Westland Solar Park representative Josh Martin says California is moving to more renewables, fueled not just by policy but by a dramatic lowering of costs to build the modules that “will benefit not just this part of the state but all the ratepayers.”
Investors in the Westland Solar Park, about a decade in the planning, now include the capital firm CIM, which joined the project in 2014, and founders, Westside Assets of Visalia. WSP has estimated the rural industrial park could develop up to 2,000 megawatts, equivalent to Diablo Canyon’s nuclear power plant’s output, now being retired.
In presentations to developers, utilities and regulators, the investment team has made the case that the location and setting for the project makes sense in part because the solar resource is abundant, the state grid system passes through nearby and there are fewer impacts to species, unlike the state’s desert regions. With so much of Westlands Water District no longer fit to farm it is no wonder that this sprawling district may see 6,500MW of solar projects in coming years.
The big water district is working to publish a draft of a major project EIR, in the works now for two years.
The latest solar project count in Kings County is impressive, at 1,424MW of planned solar projects on 14,000 acres built or undergoing permitting through April of this year.
Light crop or big crop of cherries?
Hooray for cherries - the first tree fruit of the season to hit the produce shelves with early varieties seen around May 4. This year industry sources say the crop in the south Valley will be lighter than other parts of the state.
The 2017 crop is estimated to be around 8.4 million boxes says Hanford produce manager Maurice Cameron of Warmerdam Packing. "That's a big crop - 2 million boxes more than last year." While Hanford area farms appear to have had a good set, growers in Fresno County say they have a light crop." We are happy anyway," says Mt Brook Ranch owner Howard Hooker, since "this is the first cherry crop we've had in five years." Hooker says rain and rough weather have wiped out his crop at bloom time, year after year.
Warmerdam will be selling their juicy cherries at Costco and Walmart in Hanford as well as their fruit stand at 16th and Grangeville. Fruit is good size due to heavy rains but the cool spring has delayed ripening by some days.

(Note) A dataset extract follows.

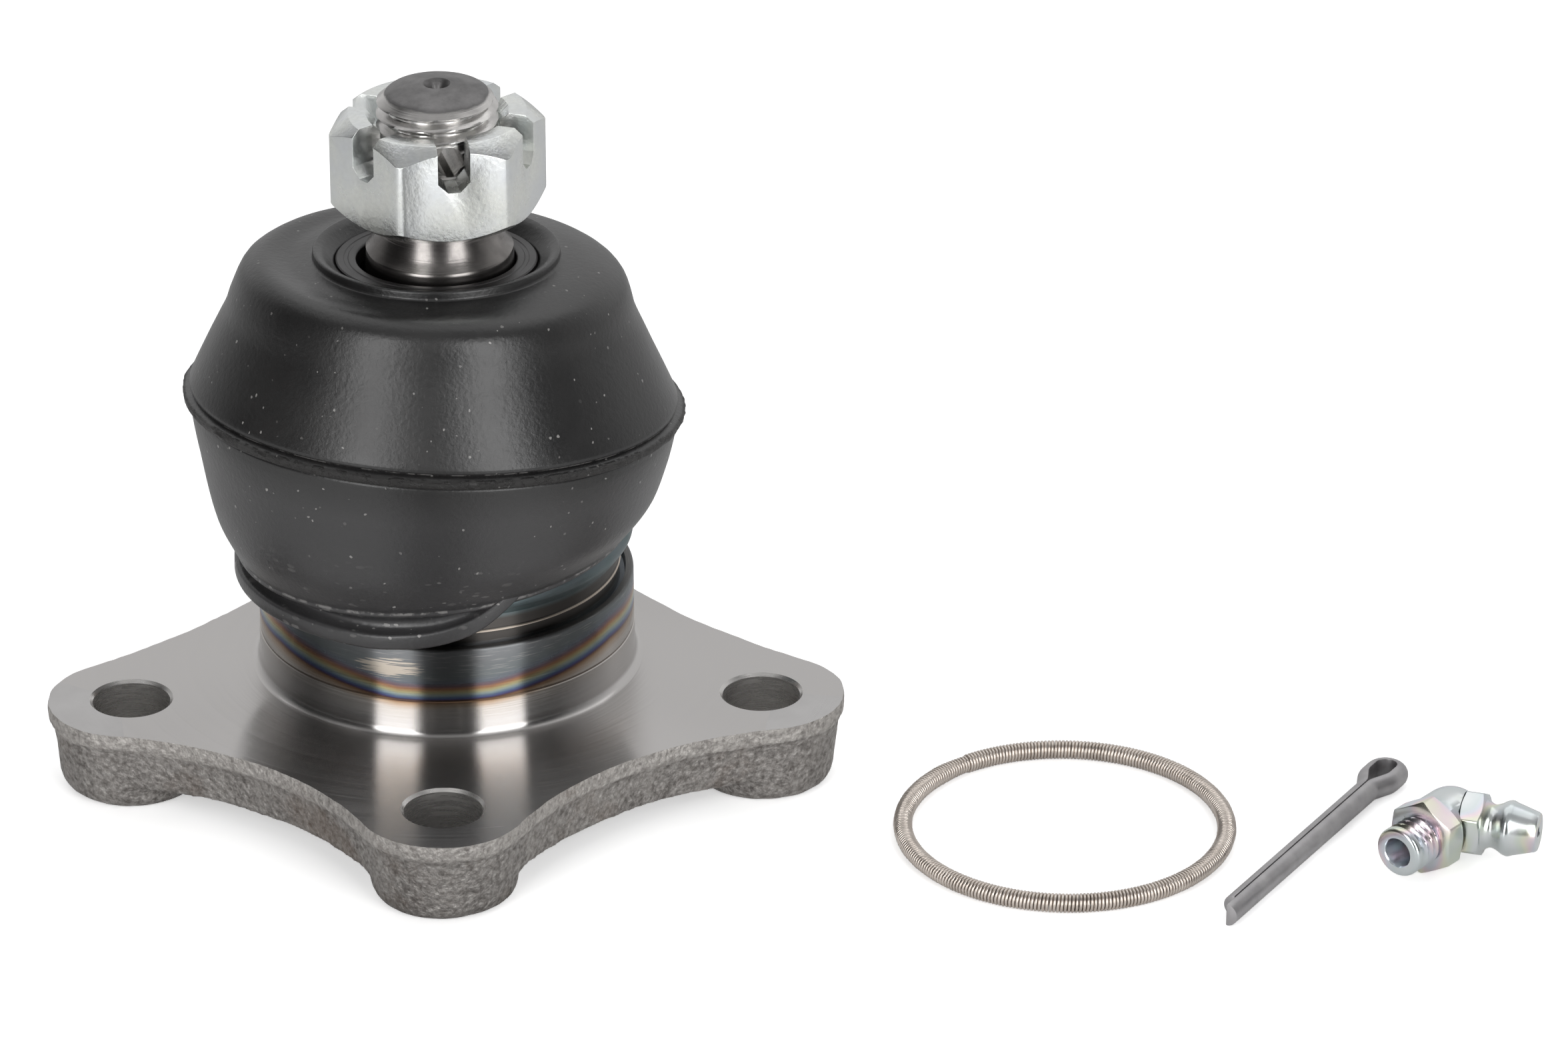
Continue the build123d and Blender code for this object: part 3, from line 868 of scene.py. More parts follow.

Spring rains in the next few weeks could cause trouble as it did last year when some farmers lost a good portion of their crop. Reports from Lodi suggest cherries could ripen at one time since the fruit set seemed to come all at once. So there could be marketing issues as the industry seeks to spread sales through early June.
Navy Credit Union remodel
The Navy Federal Credit Union in Lemoore is getting a $325,000 remodel this month. The credit union advertises that you can leave the military, change employers, move, retire, get married - and never have to leave Navy Federal - "Once a member, always a member.” They are located at 885 N Lemoore Ave. #190.
New hope for NAFTA?
An ag industry report says the new Secretary of Agriculture Sonny Perdue had a big impact on what happened to President Trump’s plan to kill NAFTA, concerned the move would hurt rural America.
Here is one report from the National Association of Farm Broadcasting news service. “Perdue, with help from Secretary Ross, showed Trump a map of the many different regions that would be hit hard if America withdrew from NAFTA. Many of those areas included rural parts of the country that voted overwhelmingly to help get Trump elected president last year. During a recent speech in Kenosha, Wisconsin, Trump said, “NAFTA has been very, very bad for our country.” As recent as this week, he ramped up the anti-NAFTA rhetoric, saying, “I was all set to terminate as of Thursday.” Sources say he changed his mind shortly after looking at the map.”
California farmers mostly praise NAFTA.
Cage-free egg company gets state tax credits - Construction underway
Valley-based Central Valley Eggs has secured a $1.8 million tax credit from the state in April to promote the hiring of 53 new workers over the next few years for its planned cage-free egg ranches in Kern County, just across form the Kings County line.
Slated to be the largest egg ranch in the county, production is expected to reach 36 million eggs a month. Construction of several of the ranches is underway now northeast of Wasco with the facility to be rolling out the eggs in early 2018.
Central Valley Eggs will consist of four farms, each housing 2.5 million hens. Customers statewide will be serviced with fresh eggs on a same-day basis from Central Valley local farms, says the company.